- **What to do**: Below is a listing; reproduce each line of it exactly.

- **Dataset section**:
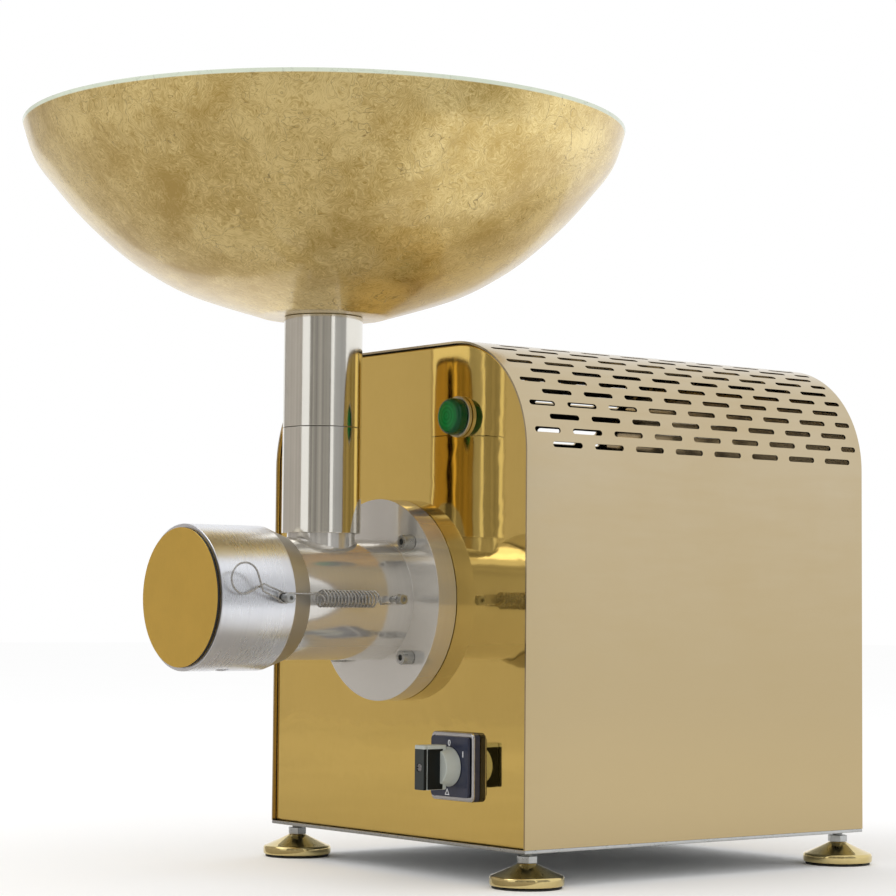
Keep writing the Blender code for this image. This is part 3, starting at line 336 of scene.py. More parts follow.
# per metal: dark and light colour, roughness range, blotch and hair scale, share of the hairlines
metals = {
    "disc": ("satinDisc", (0.78, 0.51, 0.1), (0.92, 0.62, 0.14), (0.3, 0.42), 40, 700, 0.4),
    "tube": ("polishedTube", (0.72, 0.695, 0.63), (0.84, 0.815, 0.75), (0.07, 0.15), 18, 300, 0.15),
    "zinc": ("zincSteel", (0.36, 0.37, 0.37), (0.66, 0.67, 0.66), (0.22, 0.4), 220, 1200, 0.4),
    "wire": ("springWire", (0.33, 0.33, 0.33), (0.6, 0.6, 0.6), (0.2, 0.34), 260, 1400, 0.4),
    "burr": ("machinedSteel", (0.4, 0.4, 0.4), (0.6, 0.6, 0.6), (0.2, 0.36), 60, 900, 0.4),
    "cast": ("paintedCasting", (0.1, 0.11, 0.12), (0.18, 0.19, 0.2), (0.5, 0.7), 120, 600, 0.4),
    "pad": ("polishedPad", (0.56, 0.44, 0.17), (0.8, 0.66, 0.34), (0.05, 0.12), 60, 500, 0.4),
    "frame": ("brightFrame", (0.5, 0.5, 0.52), (0.74, 0.74, 0.76), (0.14, 0.26), 90, 700, 0.4),
    "bezel": ("dullBezel", (0.6, 0.58, 0.53), (0.76, 0.74, 0.68), (0.25, 0.4), 120, 900, 0.4),
    "slotted": ("slottedScrew", (0.22, 0.22, 0.23), (0.4, 0.4, 0.42), (0.2, 0.35), 300, 1500, 0.4),
}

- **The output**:
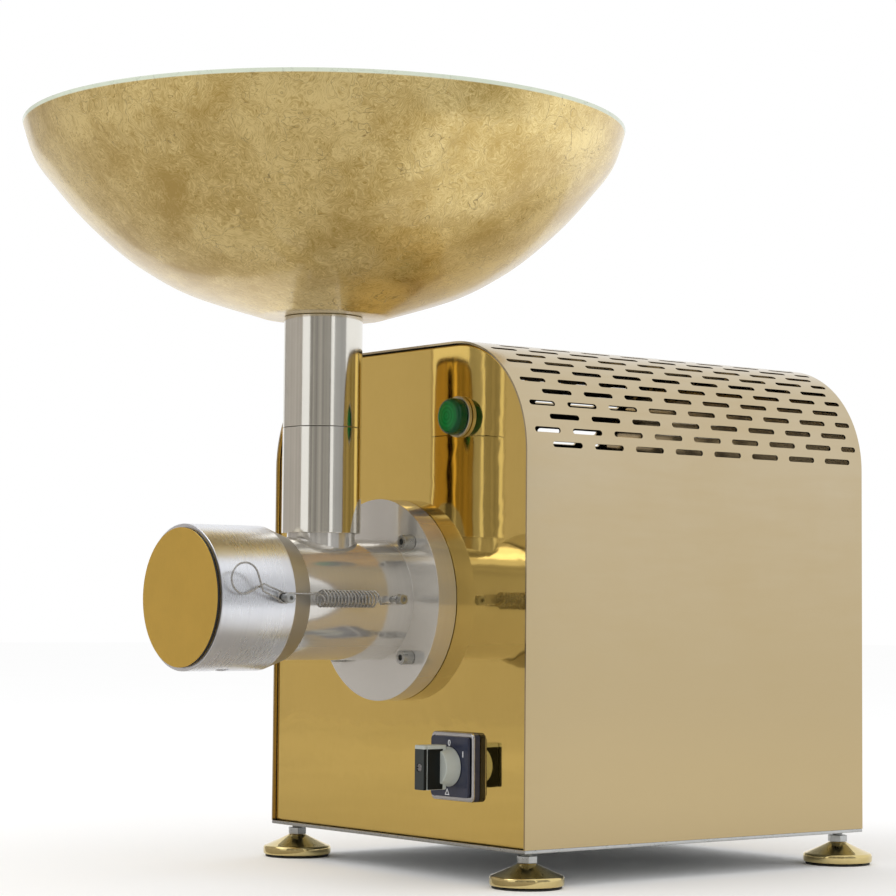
Keep writing the Blender code for this image. This is part 3, starting at line 336 of scene.py. More parts follow.
# per metal: dark and light colour, roughness range, blotch and hair scale, share of the hairlines
metals = {
    "disc": ("satinDisc", (0.78, 0.51, 0.1), (0.92, 0.62, 0.14), (0.3, 0.42), 40, 700, 0.4),
    "tube": ("polishedTube", (0.72, 0.695, 0.63), (0.84, 0.815, 0.75), (0.07, 0.15), 18, 300, 0.15),
    "zinc": ("zincSteel", (0.36, 0.37, 0.37), (0.66, 0.67, 0.66), (0.22, 0.4), 220, 1200, 0.4),
    "wire": ("springWire", (0.33, 0.33, 0.33), (0.6, 0.6, 0.6), (0.2, 0.34), 260, 1400, 0.4),
    "burr": ("machinedSteel", (0.4, 0.4, 0.4), (0.6, 0.6, 0.6), (0.2, 0.36), 60, 900, 0.4),
    "cast": ("paintedCasting", (0.1, 0.11, 0.12), (0.18, 0.19, 0.2), (0.5, 0.7), 120, 600, 0.4),
    "pad": ("polishedPad", (0.56, 0.44, 0.17), (0.8, 0.66, 0.34), (0.05, 0.12), 60, 500, 0.4),
    "frame": ("brightFrame", (0.5, 0.5, 0.52), (0.74, 0.74, 0.76), (0.14, 0.26), 90, 700, 0.4),
    "bezel": ("dullBezel", (0.6, 0.58, 0.53), (0.76, 0.74, 0.68), (0.25, 0.4), 120, 900, 0.4),
    "slotted": ("slottedScrew", (0.22, 0.22, 0.23), (0.4, 0.4, 0.42), (0.2, 0.35), 300, 1500, 0.4),
}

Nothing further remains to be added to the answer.